For the good of all, we must consistently uphold that it is always irrational to want to end your life.

Killing really is a slippery slope

On moral matters, minor, restrictive changes in the law never stay that way. The extreme liberalisation of abortion practice in the 52 years of the Abortion Act are a case in point. What was meant to make abortions safe, legal and rare opened the floodgates to women calling up to get pills for unsafe home abortions, never being seen by a clinician and never even speaking to a doctor. Without even substantively changing the law!

Some people love to point fingers and claim that people like me are guilty of slippery slope fallacies but even if assisted suicide were a good idea, the idea that it could be restricted to extreme cases is ludicrous and goes against all the available evidence.

Again, Dr MacDonald puts it well:

“They have seen what happens in the small number of jurisdictions that have gone down this dangerous path – places like Oregon and Washington. These two US states are held up as the model to copy, but in both, a majority of those opting to end their lives cite fear of being a burden as among their key reasons, and others talk about financial concerns.
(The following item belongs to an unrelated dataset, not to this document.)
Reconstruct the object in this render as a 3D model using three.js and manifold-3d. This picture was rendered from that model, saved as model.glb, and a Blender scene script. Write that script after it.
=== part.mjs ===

While the list of conditions that qualify for the lethal cocktail of barbiturates continues to grow, some experts have warned that allowing assisted dying might also be normalising suicide in the general population. Suicide rates are, after all, a third higher in Oregon than the US average.

“In Canada, last year a Court struck down the requirement that a person be terminally ill before they qualify for euthanasia. This followed the case of Alan Nichols, a former school caretaker who was physically healthy, but struggled with depression. His life was ended by lethal injection in July. Roger Foley, meanwhile, was repeatedly offered the drugs to kill himself, while being denied the social care to live a dignified life, due to the cost.

“Closer to home, we see how laws introduced in the Netherlands or Belgium, which were supposed to be limited to mentally competent terminally ill adults, have been extended to non-mentally competent adults and children, profoundly disabled people, and even those with treatable psychiatric problems such as depression and anorexia.”

‘Mercy’ killing isn’t

These are just some of the practical reasons assisted suicide or euthanasia is a bad idea. But there are even more fundamental reasons Christians should strongly oppose the practice.

Our booklet on euthanasia and assisted suicide goes into the issue in detail, surveying the Biblical data as well as looking in detail at what has happened when other jurisdictions have allowed this kind of killing.

Simply put, the intentional taking of human life is strictly forbidden by God (Genesis 9:5-6) except in cases where God demands or allows civil rulers to administer justice. Theologians and philosophers may debate exactly what those circumstances are, but so-called ‘mercy killing’ – of oneself or another – is never tolerated and is utterly foreign to a Christian worldview.

Well-meaning Christians, who want to be compassionate and empathetic with others are too easily suckered into supporting assisted suicide or euthanasia. Even former archbishops.

We’re under no moral obligation to throw all of our resources into prolonging life indefinitely. We can give medicines with the intent and effect of treating pain that have a possible side effect of hastening death. But Christians should know that death is an enemy.

When he died and rose, Jesus punched a hole through death; and will one day defeat it forever. Let’s not be duped into treating death as a friend.